**Supplied information**:
--------
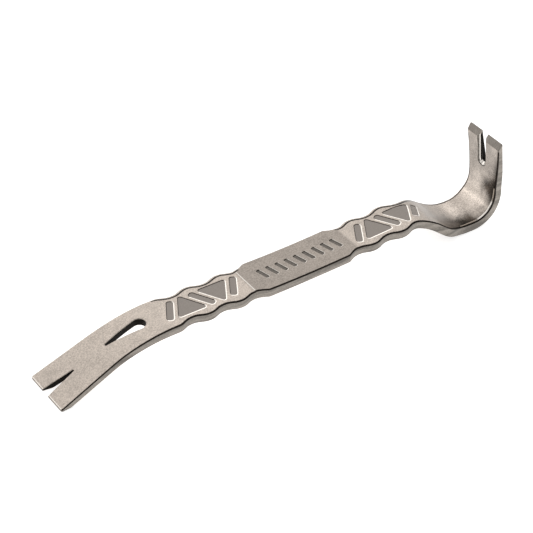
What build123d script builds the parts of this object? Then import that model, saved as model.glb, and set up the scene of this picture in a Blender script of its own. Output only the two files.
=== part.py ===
from build123d import *
import math
import os

# Forged flat pry bar, in mm. X runs along the bar from the blade tip to the claw, Y across it and Z up.
# The origin is on the surface that the bar rests on, midway along it and midway across it.
# Outlines are lists of corners (along, across, radius), each rounded by its radius.

# Side view (x, z, radius). The bar rests on the ground flat under the blade tip and on the heel.
TIP_X = -189.7
TIP_THICKNESS = 2.0
HEEL_X = 189.7
CLAW_TOP_Z = 70.2
PANEL_LEFT_X = -29.7
PANEL_RIGHT_X = 59.1
PANEL_STEP = 0.3             # height of the plain panel over the pocketed zones
STEP_RUN = 0.6
UPPER_LINE = [
    (TIP_X, TIP_THICKNESS, 0.5),
    (-122.9, 28.9, 135.0),       # blade bends down from the handle
    (PANEL_LEFT_X, 26.8, 0.0),
    (PANEL_LEFT_X + STEP_RUN, 26.8 + PANEL_STEP, 0.0),
    (14.7, 25.0, 880.0),         # panel is slightly dished along its length
    (PANEL_RIGHT_X - STEP_RUN, 27.0 + PANEL_STEP, 0.0),
    (PANEL_RIGHT_X, 27.0, 0.0),
    (119.7, 28.8, 42.0),         # handle bends down into the neck
    (148.2, 7.35, 43.0),         # neck levels out
    (183.2, 7.35, 18.4),         # claw turns up
    (183.2, 47.0, 255.0),        # claw leans back over the handle
    (180.8, 65.4, 0.0),          # ground bevel starts
    (183.8, CLAW_TOP_Z, 0.3),
]
LOWER_LINE = [
    (184.5, CLAW_TOP_Z, 0.3),
    (HEEL_X, 38.0, 130.0),
    (HEEL_X, 0.0, 25.4),         # round heel
    (146.3, 0.0, 50.0),
    (117.2, 21.9, 35.0),
    (4.5, 18.8, 1700.0),         # underside of the handle is slightly arched
    (-124.5, 22.5, 128.0),
    (-182.0, 0.0, 0.0),          # ground flat starts
    (TIP_X, 0.0, 0.6),
]

# Plan view (x, half width, radius)
WAVE_PITCH = 25.9
WAVE_MEAN = 15.7             # half width halfway up a wave
WAVE_CORNER = 2.9            # height of a wave's unrounded corner over the mean
WAVE_RADIUS = 14.3
PANEL_HALF_WIDTH = 17.6
PANEL_SHOULDER = 9.7         # from a panel end to where the bar reaches its full width
PANEL_RADIUS = 4.0
CLAW_START_X = 159.5
HEEL_HALF_WIDTH = 17.3
BLADE_SIDES = [(TIP_X - 1, 21.1, 2.0), (-138.5, 17.8, 300.0), (-91.5, 17.3, 10.0)]
NECK_SIDES = [(136.7, 21.2, 20.0), (150.5, 17.9, 40.0), (CLAW_START_X, HEEL_HALF_WIDTH, 0.0)]

# End view of the claw (z, half width, radius)
CLAW_SIDES = [
    (-5.0, HEEL_HALF_WIDTH, 0.0),
    (10.0, HEEL_HALF_WIDTH, 25.0),
    (29.0, 15.7, 60.0),
    (CLAW_TOP_Z, 18.5, 1.2),
]

# Nail pullers (along, half width, radius), all a little to the +Y side of the middle
PULLER_OFFSET = 1.2
BLADE_NOTCH = [(-167.1, 0.65, 0.6), (TIP_X - 5, 4.65, 0.0)]
NAIL_HOLE = [(-142.1, 0.85, 0.8), (-110.3, 6.2, 5.1)]
CLAW_NOTCH = [(44.0, 1.3, 1.2), (CLAW_TOP_Z + 5, 3.7, 0.0)]
GROOVE = [(0.0, 4.8, 4.7), (35.0, 4.8, 0.0)]
GROOVE_FOOT = (183.05, PULLER_OFFSET, 41.3)
GROOVE_LEAN = 5.0            # degrees, along the leaning face of the claw
GROOVE_DEPTH = 2.4
GROOVE_SLOPE = 45            # degrees, of its walls

# Recessed pockets: slot, triangle, slot, triangle, slot in each group
POCKET_DEPTH = 0.7
ENAMEL = 0.3
LEAN = 60.0                  # degrees between a slot and the length of the bar
SLOT_SIZE = (20.0, 4.6)
SLOT_RADIUS = 1.8
END_SLOT_SIZE = (15.8, 4.2)  # last slot, beside the neck, is smaller and squarer
END_SLOT_RADIUS = 0.8
END_SLOT_OFFSET = 0.95
TRIANGLE_HALF_HEIGHT = 9.4
TRIANGLE_HALF_WIDTH = 6.35   # halfway up
TRIANGLE_RADIUS = 1.5
GROUPS = {"blade_side": -90.85, "claw_side": 69.15}   # x of each group's first slot

# Row of plain slanted bars pressed into the panel
BAR_COUNT = 9
BAR_PITCH = 7.9
BAR_CENTRE_X = 17.5
BAR_SIZE = (3.0, 11.0)
BAR_RADIUS = 1.0
BAR_DEPTH = 0.5
BAR_LEAN = 105.0             # degrees

REACH = 100.0                # half length of the cutting prisms
CLEARANCE = 1.0              # how far cutting bodies stand out of the surface
BEHIND_CLAW_X = HEEL_X + 10.0
CLAW_CUT = 40.0              # reach of the notch's cutting body from there, past the claw's inner face


def rounded_face(corners):
    """Face inside a closed outline of corners, each rounded by its radius."""
    points = [Vector(a, b) for a, b, _ in corners]
    bends = []
    for index, here in enumerate(points):
        radius = corners[index][2]
        arriving = (here - points[index - 1]).normalized()
        leaving = (points[(index + 1) % len(points)] - here).normalized()
        half_turn = math.radians(arriving.get_angle(leaving)) / 2
        reach = radius * math.tan(half_turn)
        inwards = (leaving - arriving).normalized()
        middle = here + inwards * (radius / math.cos(half_turn) - radius)
        bends.append((here - arriving * reach, middle, here + leaving * reach))
    edges = []
    for index, (start, middle, end) in enumerate(bends):
        if corners[index][2] > 0:
            edges.append(Edge.make_three_point_arc(start, middle, end))
        edges.append(Edge.make_line(end, bends[(index + 1) % len(bends)][0]))
    return Face(Wire(edges))


def mirrored_face(half_corners):
    """Face of an outline that is the same on both sides of its long axis, from one side's corners."""
    other_side = [(a, -b, radius) for a, b, radius in half_corners]
    return rounded_face(other_side + half_corners[::-1])


def end_view(x):
    """Plane across the bar whose first direction is up and whose second is +Y."""
    return Plane(origin=(x, 0, 0), x_dir=(0, 0, 1), z_dir=(-1, 0, 0))


def wave_corners(first_trough_x):
    """Three troughs and the two crests between them, along one scalloped edge."""
    corners = []
    for step in range(5):
        side = 1 if step % 2 else -1
        x = first_trough_x + step * WAVE_PITCH / 2
        corners.append((x, WAVE_MEAN + side * WAVE_CORNER, WAVE_RADIUS))
    return corners


def blank():
    """The bar without its pockets and notches: its side view, cut to its plan and its end view."""
    half_plan = BLADE_SIDES + wave_corners(PANEL_LEFT_X - 2 * WAVE_PITCH)
    half_plan += [(PANEL_LEFT_X + PANEL_SHOULDER, PANEL_HALF_WIDTH, PANEL_RADIUS)]
    half_plan += [(PANEL_RIGHT_X - PANEL_SHOULDER, PANEL_HALF_WIDTH, PANEL_RADIUS)]
    half_plan += wave_corners(PANEL_RIGHT_X) + NECK_SIDES
    past_sides = HEEL_HALF_WIDTH + 5 * CLEARANCE
    half_plan += [(CLAW_START_X, past_sides, 0.0), (BEHIND_CLAW_X, past_sides, 0.0)]
    plan = extrude(mirrored_face(half_plan), amount=REACH, both=True)
    claw = extrude(end_view(BEHIND_CLAW_X) * mirrored_face(CLAW_SIDES), amount=BEHIND_CLAW_X - CLAW_START_X)
    handle = Pos(CLAW_START_X - 2 * REACH, 0, 0) * Box(4 * REACH, REACH, 2 * REACH)
    return side_view & plan & (claw + handle)


def layer(face, start, end):
    """The bar's surface layer between two depths, on its top or its underside."""
    down = -1 if face == "top" else 1
    return Pos(0, 0, down * start) * side_view - Pos(0, 0, down * end) * side_view


def prism(outline):
    return extrude(outline, amount=REACH, both=True)


def slot(x, lean, size, radius, offset):
    return Pos(x, offset, 0) * Rot(0, 0, lean) * RectangleRounded(*size, radius)


def triangle(x, up):
    """Triangle with its base towards -Y when up is 1, or towards +Y when up is -1."""
    slope = math.tan(math.radians(LEAN))
    base = TRIANGLE_HALF_WIDTH + TRIANGLE_HALF_HEIGHT / slope
    apex = TRIANGLE_HALF_WIDTH * slope
    corners = [(-base, -up * TRIANGLE_HALF_HEIGHT), (base, -up * TRIANGLE_HALF_HEIGHT), (0, up * apex)]
    return Pos(x, 0, 0) * rounded_face([(a, b, TRIANGLE_RADIUS) for a, b in corners])


def pocket_outlines():
    """Every pocket's outline, seen from above, by name."""
    outlines = {}
    for group, x in GROUPS.items():
        for number in range(3):
            lean = LEAN if number != 1 else -LEAN
            shape = (SLOT_SIZE, SLOT_RADIUS, 0.0)
            if group == "claw_side" and number == 2:
                shape = (END_SLOT_SIZE, END_SLOT_RADIUS, END_SLOT_OFFSET)
            outlines[f"{group}_slot_{number + 1}"] = slot(x + number * WAVE_PITCH, lean, *shape)
        for number in range(2):
            middle = x + (number + 0.5) * WAVE_PITCH
            outlines[f"{group}_triangle_{number + 1}"] = triangle(middle, 1 - 2 * number)
    return outlines


def nail_pullers():
    """Cutting bodies for the two notches, the nail hole and the groove around the claw's notch."""
    tilt = math.radians(GROOVE_LEAN)
    face_up = Vector(-math.sin(tilt), 0, math.cos(tilt))
    face_in = Vector(math.cos(tilt), 0, math.sin(tilt))
    groove_plane = Plane(origin=GROOVE_FOOT, x_dir=face_up, z_dir=face_in)
    groove = extrude(groove_plane * mirrored_face(GROOVE), amount=GROOVE_DEPTH, taper=GROOVE_SLOPE)
    groove += extrude(groove_plane * mirrored_face(GROOVE), amount=-3 * CLEARANCE)
    claw_slot = extrude(end_view(BEHIND_CLAW_X) * mirrored_face(CLAW_NOTCH), amount=CLAW_CUT)
    others = [prism(mirrored_face(BLADE_NOTCH)), prism(mirrored_face(NAIL_HOLE)), claw_slot]
    return [groove] + [Pos(0, PULLER_OFFSET, 0) * other for other in others]


def panel_bars():
    first_x = BAR_CENTRE_X - (BAR_COUNT - 1) * BAR_PITCH / 2
    width, length = BAR_SIZE
    bars = []
    for number in range(BAR_COUNT):
        outline = RectangleRounded(length, width, BAR_RADIUS)
        bars.append(prism(Pos(first_x + number * BAR_PITCH, 0, 0) * Rot(0, 0, BAR_LEAN) * outline))
    return bars


side_view = extrude(Plane.XZ * rounded_face(UPPER_LINE + LOWER_LINE), amount=REACH / 2, both=True)
bar = blank()
for cutter in nail_pullers():
    bar -= cutter
bar -= [cutter & layer("top", -CLEARANCE, BAR_DEPTH) for cutter in panel_bars()]

os.makedirs("parts", exist_ok=True)
pockets = {name: prism(outline) for name, outline in pocket_outlines().items()}
for face in ("top", "underside"):
    recess = layer(face, -CLEARANCE, POCKET_DEPTH)
    floor = layer(face, POCKET_DEPTH - ENAMEL, POCKET_DEPTH)
    for name, pocket in pockets.items():
        bar -= pocket & recess
        export_step(pocket & floor, f"parts/{face}_{name}_enamel.step")
export_step(bar, "parts/forged_bar.step")
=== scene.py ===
import math
from bisect import bisect_right

import bmesh
import bpy
from mathutils import Matrix, Vector


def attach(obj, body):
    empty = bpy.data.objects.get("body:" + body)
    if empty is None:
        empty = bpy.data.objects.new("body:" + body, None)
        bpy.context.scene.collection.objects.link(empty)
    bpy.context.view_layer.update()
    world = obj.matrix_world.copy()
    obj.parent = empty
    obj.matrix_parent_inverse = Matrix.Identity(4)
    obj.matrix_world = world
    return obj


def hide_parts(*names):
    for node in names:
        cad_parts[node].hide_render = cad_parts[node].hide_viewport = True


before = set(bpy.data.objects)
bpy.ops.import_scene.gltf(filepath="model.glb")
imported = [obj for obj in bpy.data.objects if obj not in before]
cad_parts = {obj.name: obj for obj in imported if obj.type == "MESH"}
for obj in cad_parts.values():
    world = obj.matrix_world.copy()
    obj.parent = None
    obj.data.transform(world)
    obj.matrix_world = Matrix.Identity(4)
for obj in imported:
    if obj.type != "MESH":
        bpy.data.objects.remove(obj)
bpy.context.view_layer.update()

# The forged bar is rebuilt here with the rounded edges that its exact solid doesn't have. Lengths are in mm,
# as in the CAD, down to the stage. "Along" is distance along the bar from the blade tip to the claw tip: it
# equals x up to the bend, then grows with the distance round the bend, and then with the height up the claw.
MM = 0.001

# Side view (x, z, radius)
TIP_X = -189.7
HEEL_X = 189.7
CLAW_TOP_Z = 70.2
FLAT_END_X = -182.0
BEVEL_Z = 65.4
PANEL_LEFT_X = -29.7
PANEL_RIGHT_X = 59.1
PANEL_STEP = 0.3             # height of the plain panel over the pocketed zones
STEP_RUN = 0.6
UPPER_LINE = [
    (TIP_X, 2.0, 0.0),
    (-122.9, 28.9, 135.0),       # blade bends down from the handle
    (PANEL_LEFT_X, 26.8, 0.0),
    (PANEL_LEFT_X + STEP_RUN, 26.8 + PANEL_STEP, 0.0),
    (14.7, 25.0, 880.0),         # panel is slightly dished along its length
    (PANEL_RIGHT_X - STEP_RUN, 27.0 + PANEL_STEP, 0.0),
    (PANEL_RIGHT_X, 27.0, 0.0),
    (119.7, 28.8, 42.0),         # handle bends down into the neck
    (148.2, 7.35, 43.0),         # neck levels out
    (183.2, 7.35, 18.4),         # claw turns up
    (183.2, 47.0, 255.0),        # claw leans back over the handle
    (180.8, BEVEL_Z, 0.0),       # ground bevel starts
    (183.8, CLAW_TOP_Z, 0.0),
]
LOWER_LINE = [
    (TIP_X, 0.0, 0.0),
    (FLAT_END_X, 0.0, 0.0),      # ground flat under the tip ends
    (-124.5, 22.5, 128.0),
    (4.5, 18.8, 1700.0),         # underside of the handle is slightly arched
    (117.2, 21.9, 35.0),
    (146.3, 0.0, 50.0),
    (HEEL_X, 0.0, 25.4),         # round heel
    (HEEL_X, 38.0, 130.0),
    (184.5, CLAW_TOP_Z, 0.0),
]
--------
**Task objective**: Set down the lines above as they stand, starting with the first line and ending with the line that contains "# Outlines are".

**Final result**:
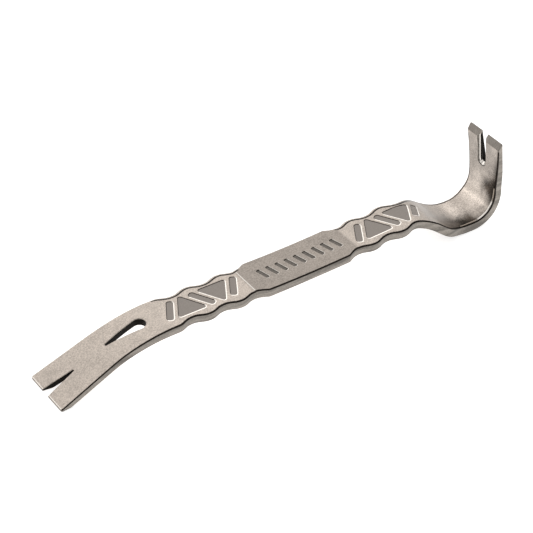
What build123d script builds the parts of this object? Then import that model, saved as model.glb, and set up the scene of this picture in a Blender script of its own. Output only the two files.
=== part.py ===
from build123d import *
import math
import os

# Forged flat pry bar, in mm. X runs along the bar from the blade tip to the claw, Y across it and Z up.
# The origin is on the surface that the bar rests on, midway along it and midway across it.
# Outlines are lists of corners (along, across, radius), each rounded by its radius.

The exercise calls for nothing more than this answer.